- **Data provided**:
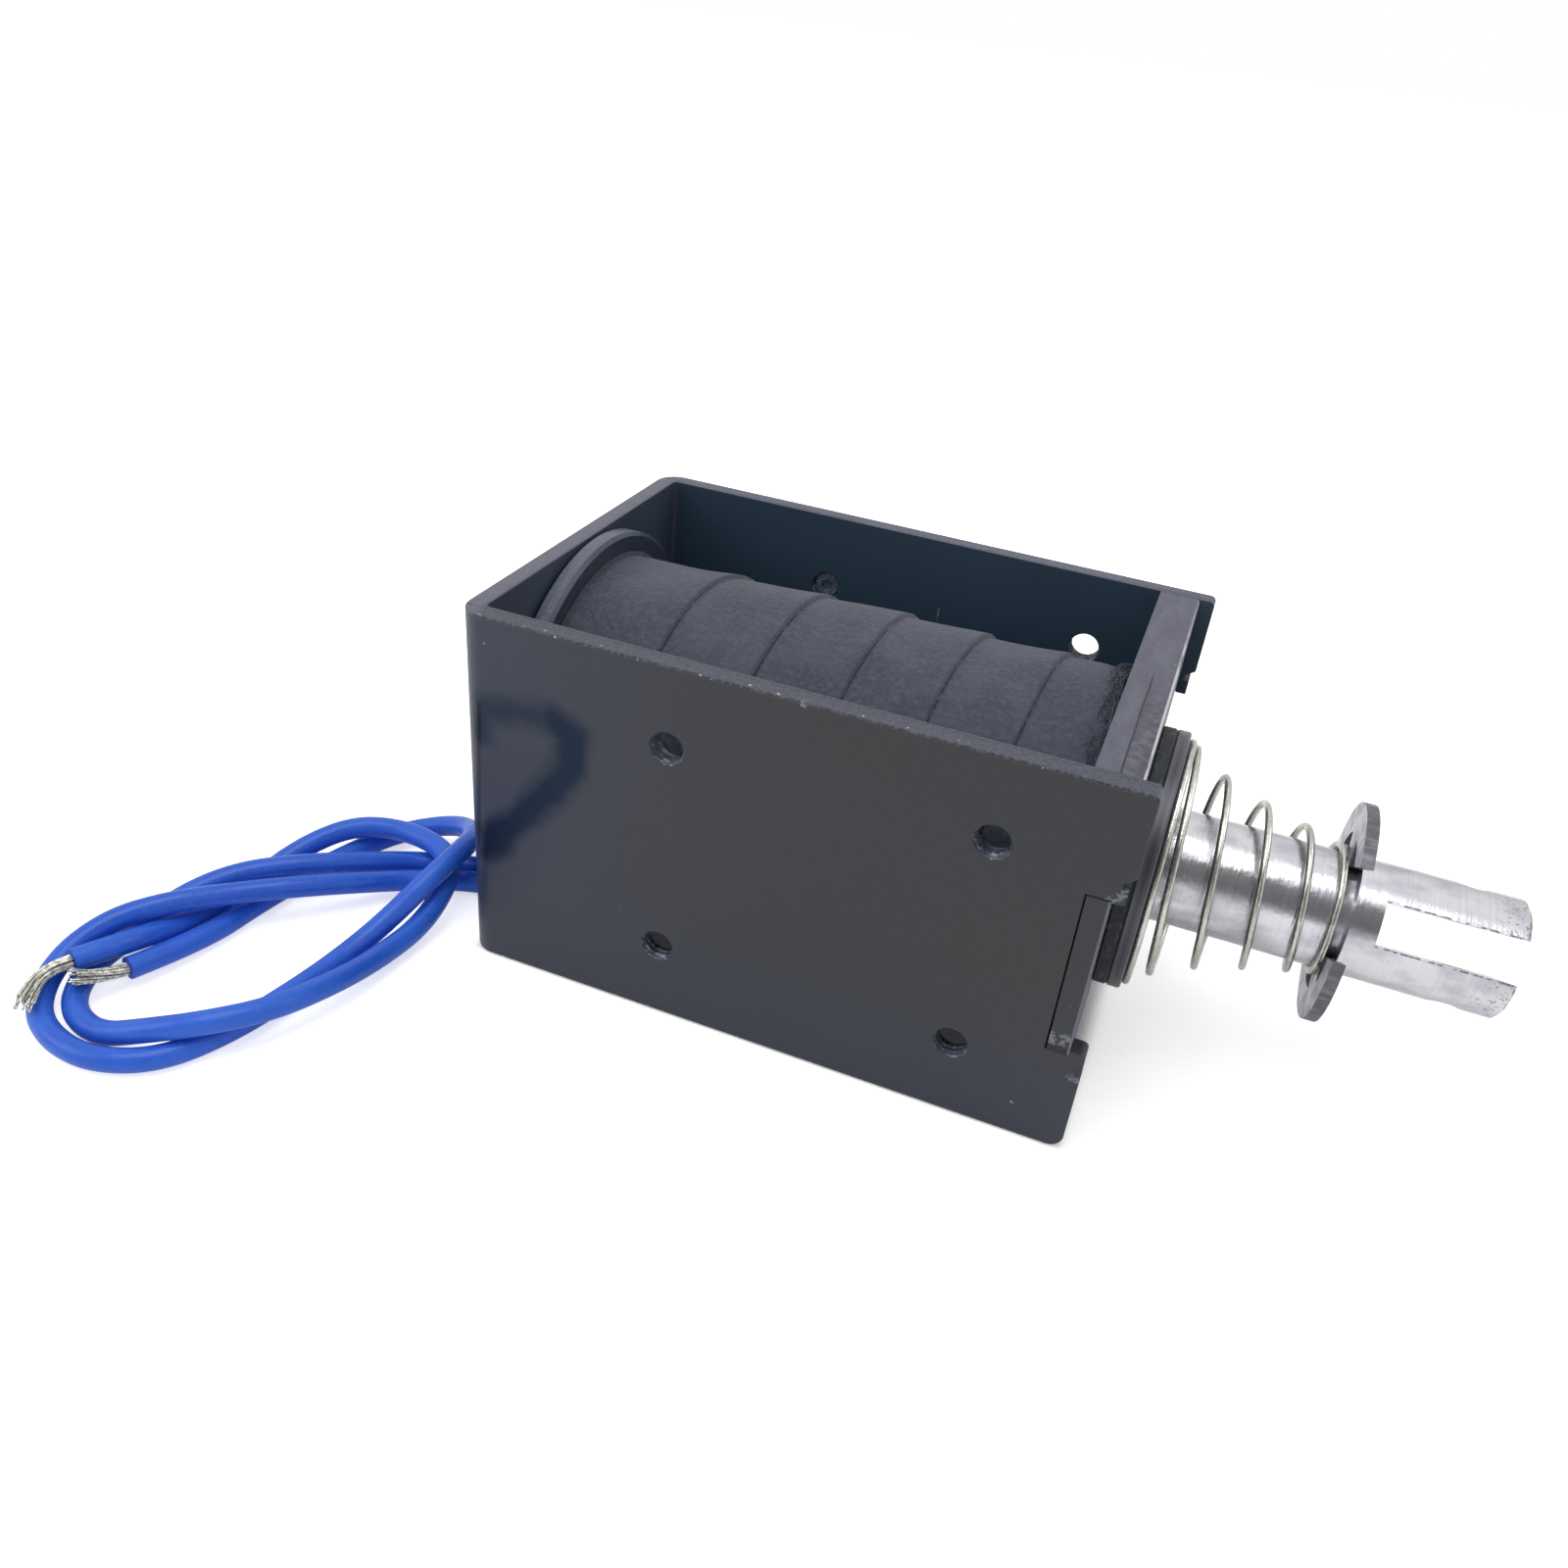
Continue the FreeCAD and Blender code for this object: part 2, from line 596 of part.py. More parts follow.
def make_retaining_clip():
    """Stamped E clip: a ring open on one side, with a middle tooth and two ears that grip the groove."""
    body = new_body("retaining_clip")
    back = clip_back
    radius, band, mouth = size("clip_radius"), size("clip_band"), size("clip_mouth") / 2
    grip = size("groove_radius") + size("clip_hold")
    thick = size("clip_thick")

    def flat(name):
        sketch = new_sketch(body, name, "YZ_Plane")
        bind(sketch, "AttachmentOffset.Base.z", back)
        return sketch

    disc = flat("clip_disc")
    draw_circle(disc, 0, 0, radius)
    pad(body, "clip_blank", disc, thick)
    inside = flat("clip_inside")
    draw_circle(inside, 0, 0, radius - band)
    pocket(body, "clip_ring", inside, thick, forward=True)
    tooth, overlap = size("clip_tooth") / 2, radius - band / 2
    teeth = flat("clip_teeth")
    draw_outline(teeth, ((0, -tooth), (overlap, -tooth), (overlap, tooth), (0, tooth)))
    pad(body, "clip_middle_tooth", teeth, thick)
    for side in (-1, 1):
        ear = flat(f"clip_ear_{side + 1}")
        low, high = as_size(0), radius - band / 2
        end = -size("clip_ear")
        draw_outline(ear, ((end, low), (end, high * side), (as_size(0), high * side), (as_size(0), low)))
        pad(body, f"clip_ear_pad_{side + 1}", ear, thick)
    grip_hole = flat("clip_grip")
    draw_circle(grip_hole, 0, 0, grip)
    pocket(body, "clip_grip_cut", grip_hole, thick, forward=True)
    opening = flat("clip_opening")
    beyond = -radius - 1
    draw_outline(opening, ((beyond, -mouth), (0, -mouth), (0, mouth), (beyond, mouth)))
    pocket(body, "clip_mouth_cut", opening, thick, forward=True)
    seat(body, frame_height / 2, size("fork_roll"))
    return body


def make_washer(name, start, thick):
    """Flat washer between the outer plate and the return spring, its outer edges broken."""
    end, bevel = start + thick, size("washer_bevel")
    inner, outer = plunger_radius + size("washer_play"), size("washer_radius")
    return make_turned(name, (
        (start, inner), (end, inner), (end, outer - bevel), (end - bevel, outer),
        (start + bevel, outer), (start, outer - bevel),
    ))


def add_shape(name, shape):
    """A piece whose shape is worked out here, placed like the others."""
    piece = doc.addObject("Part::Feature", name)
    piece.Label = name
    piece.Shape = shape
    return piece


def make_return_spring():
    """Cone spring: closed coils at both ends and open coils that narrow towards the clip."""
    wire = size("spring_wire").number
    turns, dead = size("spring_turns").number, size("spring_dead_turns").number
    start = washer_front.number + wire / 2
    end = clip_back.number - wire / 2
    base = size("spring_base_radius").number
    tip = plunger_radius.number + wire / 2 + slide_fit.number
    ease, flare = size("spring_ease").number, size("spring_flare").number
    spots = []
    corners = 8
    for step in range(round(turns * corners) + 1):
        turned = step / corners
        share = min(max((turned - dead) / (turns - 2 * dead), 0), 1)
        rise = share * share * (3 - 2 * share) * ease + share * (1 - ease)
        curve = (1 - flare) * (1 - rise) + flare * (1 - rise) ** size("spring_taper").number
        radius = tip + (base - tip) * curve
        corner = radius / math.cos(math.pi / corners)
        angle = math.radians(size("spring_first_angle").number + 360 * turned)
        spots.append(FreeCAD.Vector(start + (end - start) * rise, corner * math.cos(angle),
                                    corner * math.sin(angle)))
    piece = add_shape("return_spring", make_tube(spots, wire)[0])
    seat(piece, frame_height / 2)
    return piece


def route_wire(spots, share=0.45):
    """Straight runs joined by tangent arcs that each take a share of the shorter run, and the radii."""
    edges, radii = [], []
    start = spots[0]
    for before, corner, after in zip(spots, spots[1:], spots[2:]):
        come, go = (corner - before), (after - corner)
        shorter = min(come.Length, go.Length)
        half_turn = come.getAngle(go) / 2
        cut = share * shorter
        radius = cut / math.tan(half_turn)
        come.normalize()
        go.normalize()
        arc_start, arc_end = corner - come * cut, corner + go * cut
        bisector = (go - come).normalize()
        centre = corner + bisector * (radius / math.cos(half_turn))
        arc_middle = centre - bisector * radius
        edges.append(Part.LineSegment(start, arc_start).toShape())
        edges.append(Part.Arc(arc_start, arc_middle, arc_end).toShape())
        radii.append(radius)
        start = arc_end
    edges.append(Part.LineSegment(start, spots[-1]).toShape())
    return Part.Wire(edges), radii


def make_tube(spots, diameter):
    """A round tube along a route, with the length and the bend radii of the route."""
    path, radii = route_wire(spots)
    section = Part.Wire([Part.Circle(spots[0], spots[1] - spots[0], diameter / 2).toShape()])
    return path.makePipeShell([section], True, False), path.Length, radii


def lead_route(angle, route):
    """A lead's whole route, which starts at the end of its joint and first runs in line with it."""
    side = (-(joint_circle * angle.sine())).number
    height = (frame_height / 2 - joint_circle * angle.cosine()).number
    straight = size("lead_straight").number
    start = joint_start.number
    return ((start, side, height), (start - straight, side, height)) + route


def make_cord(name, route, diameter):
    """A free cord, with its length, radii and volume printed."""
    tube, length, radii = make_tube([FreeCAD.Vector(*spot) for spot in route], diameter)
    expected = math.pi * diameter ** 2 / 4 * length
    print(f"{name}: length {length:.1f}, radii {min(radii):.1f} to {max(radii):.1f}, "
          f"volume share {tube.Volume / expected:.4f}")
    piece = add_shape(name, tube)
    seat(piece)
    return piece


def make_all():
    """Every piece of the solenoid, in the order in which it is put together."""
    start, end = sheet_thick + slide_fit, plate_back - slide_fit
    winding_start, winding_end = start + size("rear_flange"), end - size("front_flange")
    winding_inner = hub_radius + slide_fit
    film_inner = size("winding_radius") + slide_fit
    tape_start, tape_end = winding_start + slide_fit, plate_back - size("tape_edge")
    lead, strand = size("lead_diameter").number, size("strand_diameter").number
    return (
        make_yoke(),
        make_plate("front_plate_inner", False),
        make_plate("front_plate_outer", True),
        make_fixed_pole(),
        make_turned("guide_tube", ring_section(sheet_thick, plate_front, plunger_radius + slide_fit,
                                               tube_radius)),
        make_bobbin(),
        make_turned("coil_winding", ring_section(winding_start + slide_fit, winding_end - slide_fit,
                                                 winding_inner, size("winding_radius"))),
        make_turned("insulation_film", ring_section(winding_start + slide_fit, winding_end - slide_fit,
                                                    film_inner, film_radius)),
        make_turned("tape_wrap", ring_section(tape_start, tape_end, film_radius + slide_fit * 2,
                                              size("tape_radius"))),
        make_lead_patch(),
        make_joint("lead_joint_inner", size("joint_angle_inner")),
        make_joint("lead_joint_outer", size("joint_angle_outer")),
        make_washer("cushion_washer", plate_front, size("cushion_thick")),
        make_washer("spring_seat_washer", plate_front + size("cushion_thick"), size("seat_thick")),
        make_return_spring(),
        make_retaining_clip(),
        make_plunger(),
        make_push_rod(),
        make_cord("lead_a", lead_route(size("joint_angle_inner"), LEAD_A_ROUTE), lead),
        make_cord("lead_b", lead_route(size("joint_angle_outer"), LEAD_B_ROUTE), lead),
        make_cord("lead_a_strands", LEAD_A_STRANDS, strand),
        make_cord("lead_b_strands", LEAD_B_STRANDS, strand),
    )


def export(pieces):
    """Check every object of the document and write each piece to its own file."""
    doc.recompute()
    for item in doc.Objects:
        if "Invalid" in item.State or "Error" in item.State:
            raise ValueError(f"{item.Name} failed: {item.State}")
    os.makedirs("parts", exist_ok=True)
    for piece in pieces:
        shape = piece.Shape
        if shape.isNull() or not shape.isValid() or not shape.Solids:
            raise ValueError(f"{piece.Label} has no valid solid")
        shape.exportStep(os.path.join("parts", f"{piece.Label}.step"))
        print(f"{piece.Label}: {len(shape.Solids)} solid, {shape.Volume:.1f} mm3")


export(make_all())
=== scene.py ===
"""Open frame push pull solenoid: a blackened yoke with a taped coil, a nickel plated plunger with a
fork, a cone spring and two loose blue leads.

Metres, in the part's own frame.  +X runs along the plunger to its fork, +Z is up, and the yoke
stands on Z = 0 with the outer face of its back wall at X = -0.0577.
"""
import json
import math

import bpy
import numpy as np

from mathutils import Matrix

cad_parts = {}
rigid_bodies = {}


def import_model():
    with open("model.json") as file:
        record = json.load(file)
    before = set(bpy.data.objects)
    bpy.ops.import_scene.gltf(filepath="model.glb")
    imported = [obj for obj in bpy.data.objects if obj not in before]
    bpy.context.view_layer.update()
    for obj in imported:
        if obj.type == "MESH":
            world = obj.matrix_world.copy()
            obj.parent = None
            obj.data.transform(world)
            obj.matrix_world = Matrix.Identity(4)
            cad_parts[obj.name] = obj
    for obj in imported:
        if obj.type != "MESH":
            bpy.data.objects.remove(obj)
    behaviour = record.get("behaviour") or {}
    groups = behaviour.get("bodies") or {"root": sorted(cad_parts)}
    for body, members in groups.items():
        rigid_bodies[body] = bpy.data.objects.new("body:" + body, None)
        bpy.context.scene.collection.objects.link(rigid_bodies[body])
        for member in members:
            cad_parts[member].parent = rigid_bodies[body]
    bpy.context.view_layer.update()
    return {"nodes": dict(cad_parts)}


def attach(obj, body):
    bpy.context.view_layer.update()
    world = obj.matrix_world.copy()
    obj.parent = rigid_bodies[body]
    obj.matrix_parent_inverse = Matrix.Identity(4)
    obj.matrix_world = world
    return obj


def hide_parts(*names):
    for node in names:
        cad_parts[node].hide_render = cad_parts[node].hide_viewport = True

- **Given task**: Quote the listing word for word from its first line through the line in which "return sketch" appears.

- **Answer to the problem**:
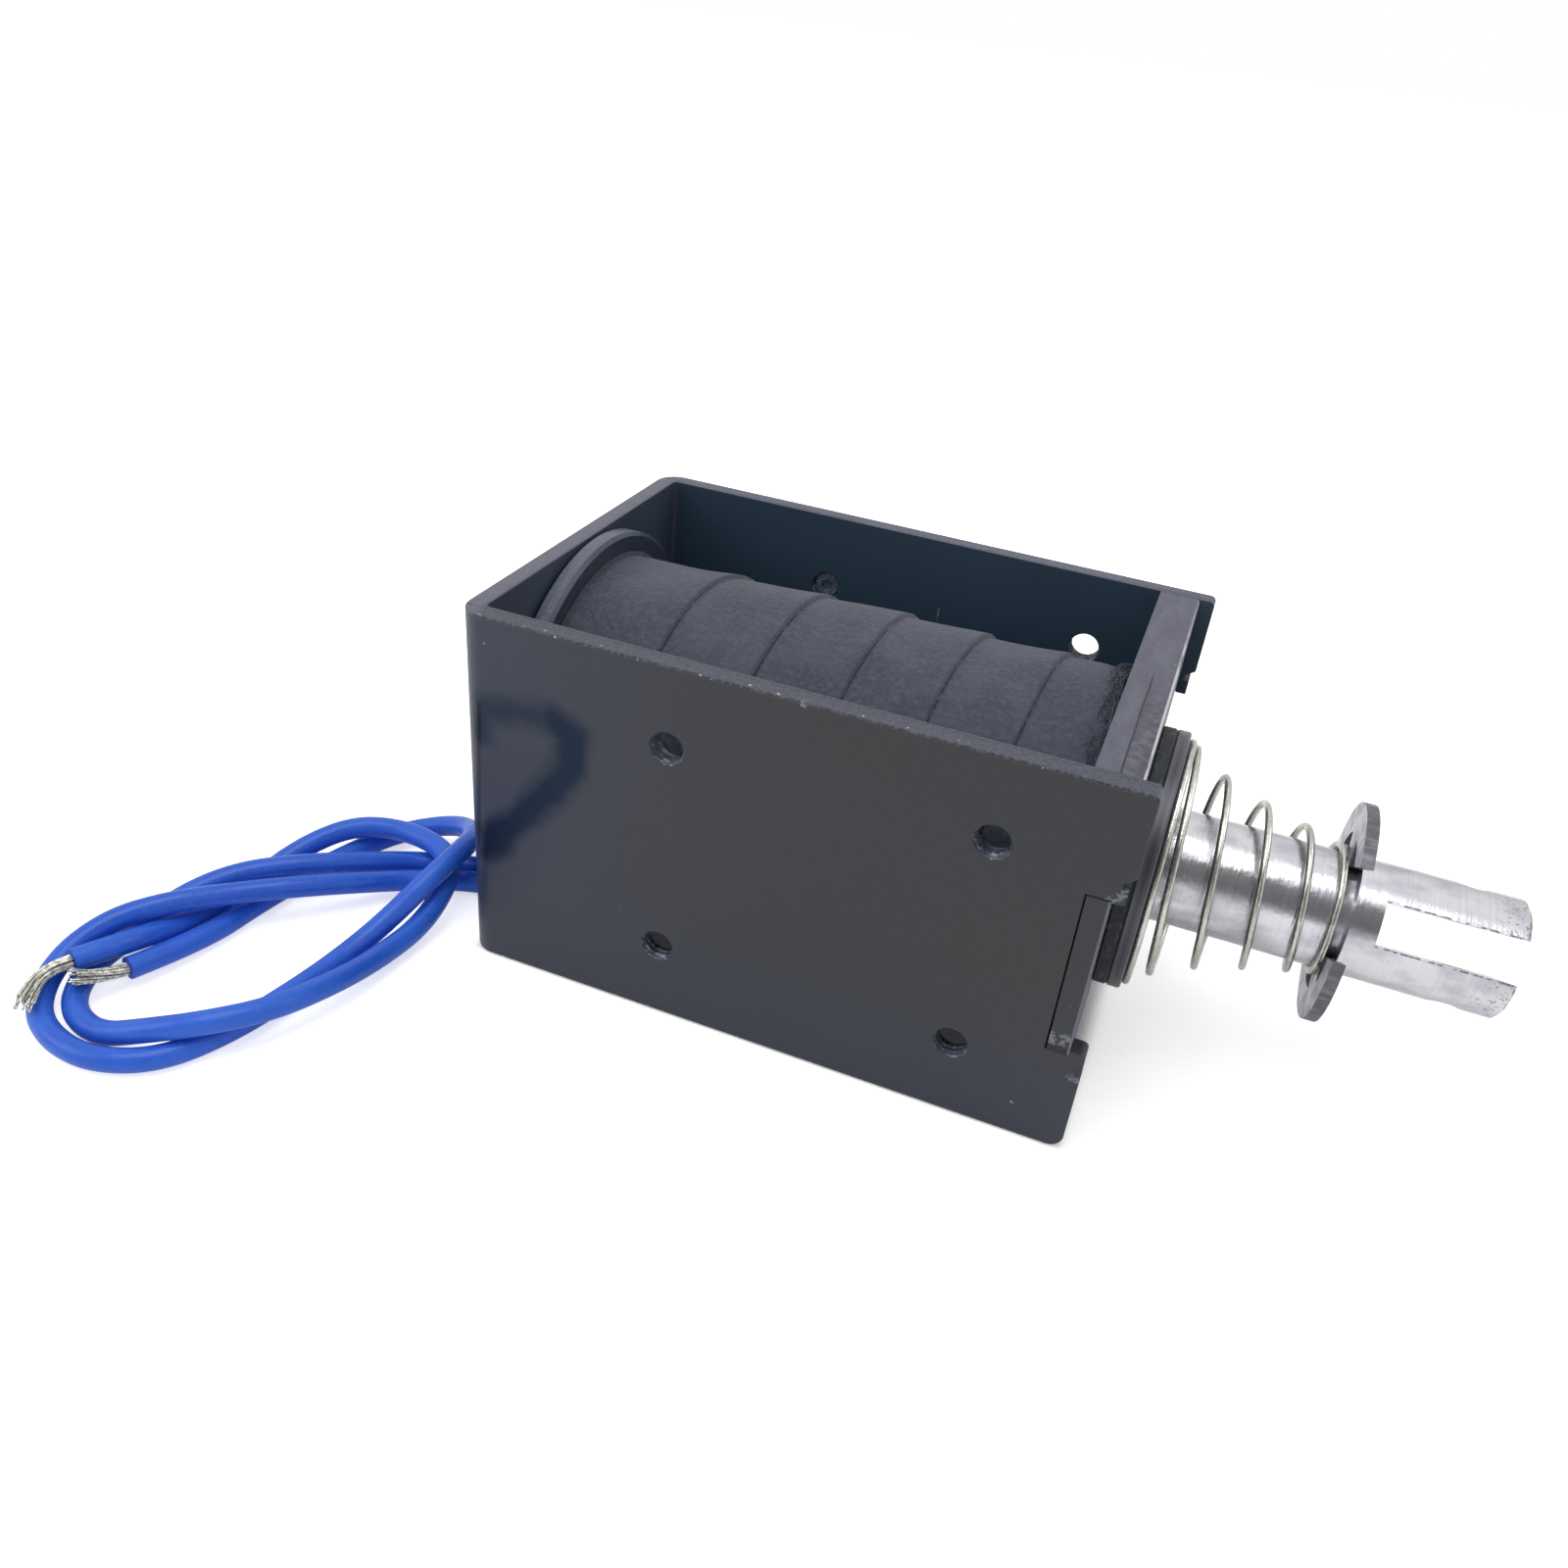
Continue the FreeCAD and Blender code for this object: part 2, from line 596 of part.py. More parts follow.
def make_retaining_clip():
    """Stamped E clip: a ring open on one side, with a middle tooth and two ears that grip the groove."""
    body = new_body("retaining_clip")
    back = clip_back
    radius, band, mouth = size("clip_radius"), size("clip_band"), size("clip_mouth") / 2
    grip = size("groove_radius") + size("clip_hold")
    thick = size("clip_thick")

    def flat(name):
        sketch = new_sketch(body, name, "YZ_Plane")
        bind(sketch, "AttachmentOffset.Base.z", back)
        return sketch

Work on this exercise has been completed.